Mississippi: Keeping the Lead In
By: Representative Brandon C. Jones
 
On April 3, Governor Haley Barbour vetoed House Bill 1240, the “Children’s Product Safety Act of 2008.” The bill would have required the Attorney General’s office to maintain a list of children’s products deemed “unsafe” and make this list available to the general public at no cost. Violators of the act would have been prosecuted under the Mississippi Consumer Protection Act.
 
In his veto message, Governor Barbour warned that the bill would undermine tort reform because defendants sued under the act would be subject to the Mississippi Consumer Protection Act and would therefore not benefit from the protections provided under current product liability laws. It seems the Governor was particularly concerned with “innocent sellers” as he at one point during his veto statement asks, “Can a local hardware store be sued for selling a product it had no reason to believe was defective?”
 
The Governor’s frightening hypothetical, which assumes that parents do their toy shopping at local hardware stores, and accompanying argument, confuses the issue at the heart of the bill. Millions of contaminated toys entered the United States last year.

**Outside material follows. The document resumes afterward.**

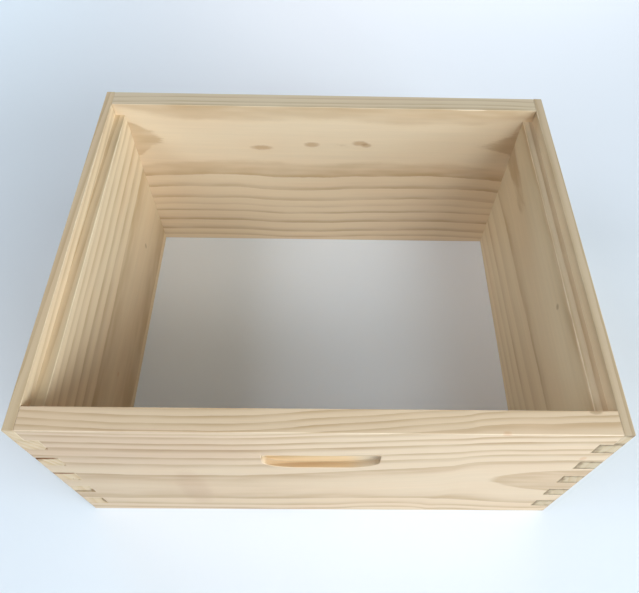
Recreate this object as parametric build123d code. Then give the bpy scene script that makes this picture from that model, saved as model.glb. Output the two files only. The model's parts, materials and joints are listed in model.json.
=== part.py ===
from build123d import *
import os

# Full-depth Langstroth hive box: four pine boards, glued at the corners with box joints, open at
# the top and at the bottom. The two end boards carry the rests that the frames hang from.
#
# Millimetres. The origin is the centre of the footprint, on the bottom rim. X runs along the two
# long boards, Y along the two end boards, and Z is up. The front is at -Y.
#
# Each board is made lying along X, with its outer face at y = 0 and its thickness towards +Y,
# and is then turned and moved to its side of the box.

# Driving dimensions
BOX_LENGTH = 508.0        # outside, along X
BOX_WIDTH = 410.0         # outside, along Y
BOARD = 21.0              # thickness of every board
FINGER = 22.2             # pitch of the fingers of the box joints
FINGER_COUNT = 11         # steps up one corner; odd, so a long board has a finger top and bottom
GLUE_LINE = 0.15          # glue between one finger and the next
LIP = 9.5                 # end board left standing outside the frame rest
REST_DROP = 16.0          # frame rest below the top rim
EASE = 0.8                # rounding of the long arrises and of the box's upright corners

# Hand holds: a shallow pocket routed into the face, flat along the top and rounded below
HOLD_WIDTH = 106.0        # of the flat finger ledge
HOLD_DEPTH = 6.35         # a quarter of an inch, the same all over
HOLD_DROP = 56.5          # finger ledge below the top rim
HOLD_HEIGHT = 34.0        # finger ledge to the pocket's lower edge
HOLD_SIDE = 17.5          # upright part of each end, under the ledge
HOLD_FLAT = 44.0          # straight part of the lower edge, between the two rounded corners

# Derived sizes
BOX_HEIGHT = FINGER * FINGER_COUNT
REST_Z = BOX_HEIGHT - REST_DROP
TOP_STEP = FINGER_COUNT - 1
TOP_FINGER_Z = TOP_STEP * FINGER
HOLD_Z = BOX_HEIGHT - HOLD_DROP
OVERCUT = 1.0             # how far a cutting block reaches outside the board


def blank(outline, length):
    """Board with the given cross-section, a list of (depth, height), and its arrises eased."""
    section = make_face(Polyline(*outline, close=True))
    outer_corners = [v for v in section.vertices() if not is_inside_corner(v)]
    section = fillet(outer_corners, EASE)
    board = extrude(Plane.YZ * section, length / 2, both=True)
    upright_corners = board.edges().filter_by(Axis.Z).group_by(Axis.Y)[0]
    return fillet(upright_corners, EASE)


def is_inside_corner(vertex):
    """Whether a corner of a cross-section is the one where the frame rest meets the lip."""
    return abs(vertex.X - LIP) < 0.01 and abs(vertex.Y - REST_Z) < 0.01


def end_cuts(length, run, depths, heights):
    """Two blocks, one for each end of a board, that cut away its last run of length."""
    low = (length / 2 - run, depths[0], heights[0])
    size = (run + OVERCUT, depths[1] - depths[0], heights[1] - heights[0])
    block = Pos(*low) * Box(*size, align=Align.MIN)
    return [block, mirror(block, about=Plane.YZ)]


def sockets(length, steps):
    """Blocks that cut the full-depth sockets of a box joint at the given steps up both ends."""
    cuts = []
    for step in steps:
        bottom = step * FINGER - (GLUE_LINE / 2 if step else OVERCUT)
        top = (step + 1) * FINGER + GLUE_LINE / 2
        cuts += end_cuts(length, BOARD, (-OVERCUT, BOARD + OVERCUT), (bottom, top))
    return cuts


def hand_hold():
    """The pocket of a hand hold, in a face at y = 0."""
    corner_z = HOLD_Z - HOLD_SIDE
    corner_size = ((HOLD_WIDTH - HOLD_FLAT) / 2, HOLD_HEIGHT - HOLD_SIDE)
    right = EllipticalCenterArc((HOLD_FLAT / 2, corner_z), *corner_size, start_angle=270, arc_size=90)
    left = EllipticalCenterArc((-HOLD_FLAT / 2, corner_z), *corner_size, start_angle=180, arc_size=90)
    ledge = Polyline(right @ 1, (HOLD_WIDTH / 2, HOLD_Z), (-HOLD_WIDTH / 2, HOLD_Z), left @ 0)
    lower_edge = Line(left @ 1, right @ 0)
    outline = Plane.XZ * make_face([right, ledge, left, lower_edge])
    return Pos(0, -OVERCUT, 0) * extrude(outline, -(HOLD_DEPTH + OVERCUT))


def long_board():
    """Front or rear board: fingers on the even steps, the top one shortened by the lips."""
    outline = [(0, 0), (BOARD, 0), (BOARD, BOX_HEIGHT), (0, BOX_HEIGHT)]
    board = blank(outline, BOX_LENGTH)
    board -= sockets(BOX_LENGTH, range(1, TOP_STEP, 2))
    above_sockets = (TOP_FINGER_Z, BOX_HEIGHT + OVERCUT)
    board -= end_cuts(BOX_LENGTH, LIP, (-OVERCUT, BOARD + OVERCUT), above_sockets)
    return board - hand_hold()


def end_board():
    """Left or right board: fingers on the odd steps, and a frame rest along its inner top arris."""
    outline = [(0, 0), (BOARD, 0), (BOARD, REST_Z), (LIP, REST_Z), (LIP, BOX_HEIGHT), (0, BOX_HEIGHT)]
    board = blank(outline, BOX_WIDTH)
    board -= sockets(BOX_WIDTH, range(0, TOP_STEP, 2))
    beside_top_finger = (TOP_FINGER_Z - GLUE_LINE / 2, BOX_HEIGHT + OVERCUT)
    board -= end_cuts(BOX_WIDTH, BOARD, (LIP, BOARD + OVERCUT), beside_top_finger)
    return board - hand_hold()


boards = {
    "front_board": Pos(0, -BOX_WIDTH / 2, 0) * long_board(),
    "rear_board": Pos(0, BOX_WIDTH / 2, 0) * Rot(0, 0, 180) * long_board(),
    "left_end_board": Pos(-BOX_LENGTH / 2, 0, 0) * Rot(0, 0, -90) * end_board(),
    "right_end_board": Pos(BOX_LENGTH / 2, 0, 0) * Rot(0, 0, 90) * end_board(),
}

os.makedirs("parts", exist_ok=True)
for name, board in boards.items():
    export_step(board, f"parts/{name}.step")
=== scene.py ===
import json
import math
import random
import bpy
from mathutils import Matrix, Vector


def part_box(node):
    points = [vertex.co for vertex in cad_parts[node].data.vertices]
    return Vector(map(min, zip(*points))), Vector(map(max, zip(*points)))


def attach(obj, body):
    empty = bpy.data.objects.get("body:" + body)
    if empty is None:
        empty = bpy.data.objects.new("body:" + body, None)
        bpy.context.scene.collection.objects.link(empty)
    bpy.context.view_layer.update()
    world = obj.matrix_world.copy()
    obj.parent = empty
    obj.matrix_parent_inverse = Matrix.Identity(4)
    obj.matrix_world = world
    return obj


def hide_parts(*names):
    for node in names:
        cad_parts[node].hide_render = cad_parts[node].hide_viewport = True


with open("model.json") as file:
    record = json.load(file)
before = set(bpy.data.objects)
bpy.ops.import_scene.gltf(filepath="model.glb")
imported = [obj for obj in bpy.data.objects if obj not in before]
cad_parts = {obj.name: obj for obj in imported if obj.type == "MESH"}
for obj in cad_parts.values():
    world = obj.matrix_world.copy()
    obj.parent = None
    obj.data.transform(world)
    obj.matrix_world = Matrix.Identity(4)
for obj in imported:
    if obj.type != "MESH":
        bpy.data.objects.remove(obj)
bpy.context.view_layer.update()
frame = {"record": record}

from types import SimpleNamespace

import bmesh
import bpy
from mathutils import Matrix, Vector

# The looks of a full-depth hive box: four pine boards with glued box joints, on a pale floor.
# Metres. X runs along the long boards, Y along the end boards, Z is up, and the front is at -Y.
# Every board is made lying along X, with its outer face at y = 0 and its thickness towards +Y,
# and is then turned and moved to its side of the box.

MM = 0.001
TO_MM = 1 / MM
LONG_BOARDS = ("front_board", "rear_board")
END_BOARDS = ("left_end_board", "right_end_board")

# Sizes read from the frame
front_low, front_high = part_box("front_board")
left_low, left_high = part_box("left_end_board")
BOX_LENGTH = front_high.x - front_low.x
BOX_WIDTH = left_high.y - left_low.y
BOX_HEIGHT = front_high.z
BOARD = front_high.y - front_low.y
MOUNTS = {mount["name"]: mount["pos_m"] for mount in frame["record"]["mounts"]}
REST_Z = MOUNTS["left_frame_rest"][2]

# Sizes that the frame doesn't give
FINGER_COUNT = 11
FINGER = BOX_HEIGHT / FINGER_COUNT
TOP_FINGER_Z = BOX_HEIGHT - FINGER
LIP = 9.5 * MM
HOLD_WIDTH = 106 * MM
HOLD_DEPTH = 6.35 * MM
HOLD_Z = BOX_HEIGHT - 56.5 * MM
HOLD_HEIGHT = 34 * MM
HOLD_SIDE = 17.5 * MM
HOLD_FLAT = 44 * MM
HOLD_COVE = 1.5 * MM         # rounding where the pocket's wall meets its back

# The sizes that the grain and the open joints use, in millimetres
FINGER_MM = FINGER * TO_MM
BOARD_MM = BOARD * TO_MM
TOP_MM = BOX_HEIGHT * TO_MM
HOLD_HALF_MM = HOLD_WIDTH * TO_MM / 2
HOLD_DEPTH_MM = HOLD_DEPTH * TO_MM
HOLD_TOP_MM = HOLD_Z * TO_MM
HOLD_BOTTOM_MM = (HOLD_Z - HOLD_HEIGHT) * TO_MM

# Finish of the woodwork
EASE = 0.9 * MM              # sanded rounding of a long arris
HOLD_EASE = 0.8              # share of that around a hand hold
SAW_EASE = 0.3               # and on the edges that the saw left
ARRIS_ANGLE = math.radians(40)     # a flatter edge than this isn't rounded
SHARP_ANGLE = math.radians(42)     # a flatter edge than this is shaded smooth
STATION = 26 * MM            # spacing of the cross-cuts that let an arris vary along a board
OVERCUT = 2 * MM             # how far a cutting block reaches outside a board
GAPS = (0.05 * MM, 0.25 * MM)      # least and most room between a finger and the next one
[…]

Mattel alone recalled 1.5 million toys with 110,000 parts per million of lead (twice the amount permitted in house paints 30 years ago). 
 
Another reason our state needs the Children’s Product Safety Act is because the agency charged with protecting our children from poisonous toys at the federal level, the Consumer Product Safety Commission, is under funded, inadequately staffed and, frankly, too cozy with the industries it is supposed to regulate.
 
Concern for Mississippi’s children held sway when this bill was initially introduced. Of our state’s 174 legislators, only 4 failed to vote in favor of the act when it was presented on the floors of the House and Senate. Sadly, the Governor and his veto message were sufficient to convince 47 members of the House of Representatives to change their votes when members attempted to override the veto.
 
This episode is instructive for at least two reasons. First, it demonstrates that invoking the words “tort reform” is still a pretty effective way to get just about anything done in Jackson. Second, it shows that many members of the legislature remain unwilling to act independently of the Governor.